* Objective *
Give the data below again, word for word.

* Supplied information *
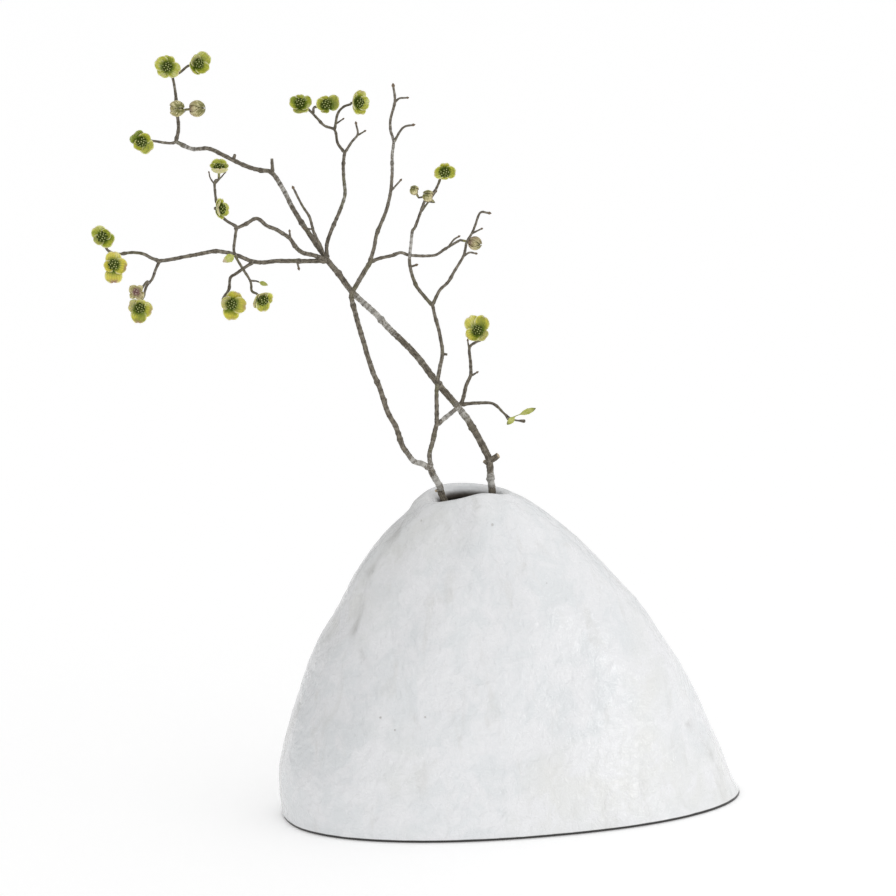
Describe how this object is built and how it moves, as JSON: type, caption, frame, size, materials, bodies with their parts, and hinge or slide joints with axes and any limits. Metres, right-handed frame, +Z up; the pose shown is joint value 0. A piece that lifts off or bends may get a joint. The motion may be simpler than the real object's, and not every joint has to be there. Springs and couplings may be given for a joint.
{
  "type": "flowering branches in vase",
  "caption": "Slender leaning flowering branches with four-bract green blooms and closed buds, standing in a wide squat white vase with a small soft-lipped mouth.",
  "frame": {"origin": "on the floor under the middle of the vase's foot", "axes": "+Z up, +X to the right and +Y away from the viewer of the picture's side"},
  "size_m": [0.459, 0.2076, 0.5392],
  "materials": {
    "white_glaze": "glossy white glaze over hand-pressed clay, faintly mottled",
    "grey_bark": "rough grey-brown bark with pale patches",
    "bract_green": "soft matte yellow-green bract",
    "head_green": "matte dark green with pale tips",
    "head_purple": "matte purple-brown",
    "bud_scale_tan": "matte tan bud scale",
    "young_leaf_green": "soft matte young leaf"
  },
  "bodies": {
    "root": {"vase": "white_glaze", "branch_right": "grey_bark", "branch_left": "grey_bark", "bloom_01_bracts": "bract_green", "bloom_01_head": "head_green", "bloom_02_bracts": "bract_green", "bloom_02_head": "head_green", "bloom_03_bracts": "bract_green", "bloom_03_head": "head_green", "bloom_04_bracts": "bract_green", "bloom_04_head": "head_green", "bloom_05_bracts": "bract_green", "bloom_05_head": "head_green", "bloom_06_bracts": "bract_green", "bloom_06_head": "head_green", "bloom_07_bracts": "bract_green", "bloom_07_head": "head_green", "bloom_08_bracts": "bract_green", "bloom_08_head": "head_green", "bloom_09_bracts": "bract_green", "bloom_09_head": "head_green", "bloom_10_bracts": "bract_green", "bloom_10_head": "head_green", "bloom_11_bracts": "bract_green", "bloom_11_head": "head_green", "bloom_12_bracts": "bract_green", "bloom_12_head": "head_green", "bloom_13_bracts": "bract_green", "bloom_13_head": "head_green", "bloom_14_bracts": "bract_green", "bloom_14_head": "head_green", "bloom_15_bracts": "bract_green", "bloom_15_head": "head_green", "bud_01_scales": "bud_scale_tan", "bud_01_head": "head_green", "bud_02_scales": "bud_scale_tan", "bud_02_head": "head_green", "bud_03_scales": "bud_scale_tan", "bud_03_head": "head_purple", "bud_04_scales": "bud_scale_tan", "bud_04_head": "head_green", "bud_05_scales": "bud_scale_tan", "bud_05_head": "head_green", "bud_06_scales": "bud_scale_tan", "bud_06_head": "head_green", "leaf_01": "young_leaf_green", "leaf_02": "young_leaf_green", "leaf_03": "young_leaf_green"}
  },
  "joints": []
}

* Task output *
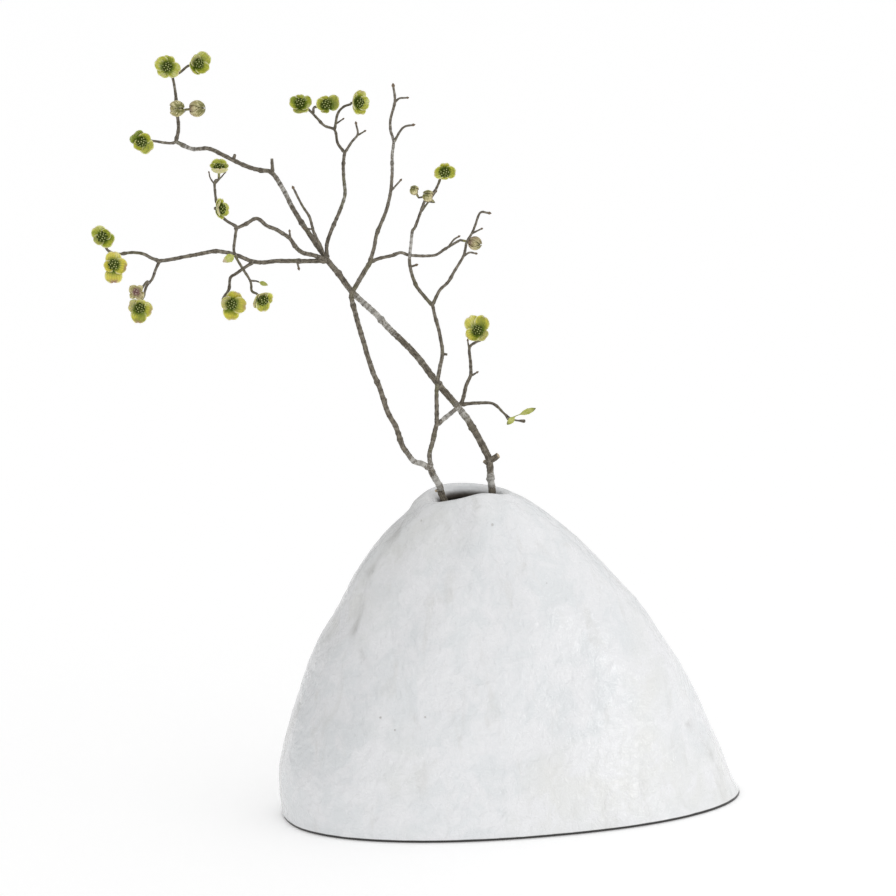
Describe how this object is built and how it moves, as JSON: type, caption, frame, size, materials, bodies with their parts, and hinge or slide joints with axes and any limits. Metres, right-handed frame, +Z up; the pose shown is joint value 0. A piece that lifts off or bends may get a joint. The motion may be simpler than the real object's, and not every joint has to be there. Springs and couplings may be given for a joint.
{
  "type": "flowering branches in vase",
  "caption": "Slender leaning flowering branches with four-bract green blooms and closed buds, standing in a wide squat white vase with a small soft-lipped mouth.",
  "frame": {"origin": "on the floor under the middle of the vase's foot", "axes": "+Z up, +X to the right and +Y away from the viewer of the picture's side"},
  "size_m": [0.459, 0.2076, 0.5392],
  "materials": {
    "white_glaze": "glossy white glaze over hand-pressed clay, faintly mottled",
    "grey_bark": "rough grey-brown bark with pale patches",
    "bract_green": "soft matte yellow-green bract",
    "head_green": "matte dark green with pale tips",
    "head_purple": "matte purple-brown",
    "bud_scale_tan": "matte tan bud scale",
    "young_leaf_green": "soft matte young leaf"
  },
  "bodies": {
    "root": {"vase": "white_glaze", "branch_right": "grey_bark", "branch_left": "grey_bark", "bloom_01_bracts": "bract_green", "bloom_01_head": "head_green", "bloom_02_bracts": "bract_green", "bloom_02_head": "head_green", "bloom_03_bracts": "bract_green", "bloom_03_head": "head_green", "bloom_04_bracts": "bract_green", "bloom_04_head": "head_green", "bloom_05_bracts": "bract_green", "bloom_05_head": "head_green", "bloom_06_bracts": "bract_green", "bloom_06_head": "head_green", "bloom_07_bracts": "bract_green", "bloom_07_head": "head_green", "bloom_08_bracts": "bract_green", "bloom_08_head": "head_green", "bloom_09_bracts": "bract_green", "bloom_09_head": "head_green", "bloom_10_bracts": "bract_green", "bloom_10_head": "head_green", "bloom_11_bracts": "bract_green", "bloom_11_head": "head_green", "bloom_12_bracts": "bract_green", "bloom_12_head": "head_green", "bloom_13_bracts": "bract_green", "bloom_13_head": "head_green", "bloom_14_bracts": "bract_green", "bloom_14_head": "head_green", "bloom_15_bracts": "bract_green", "bloom_15_head": "head_green", "bud_01_scales": "bud_scale_tan", "bud_01_head": "head_green", "bud_02_scales": "bud_scale_tan", "bud_02_head": "head_green", "bud_03_scales": "bud_scale_tan", "bud_03_head": "head_purple", "bud_04_scales": "bud_scale_tan", "bud_04_head": "head_green", "bud_05_scales": "bud_scale_tan", "bud_05_head": "head_green", "bud_06_scales": "bud_scale_tan", "bud_06_head": "head_green", "leaf_01": "young_leaf_green", "leaf_02": "young_leaf_green", "leaf_03": "young_leaf_green"}
  },
  "joints": []
}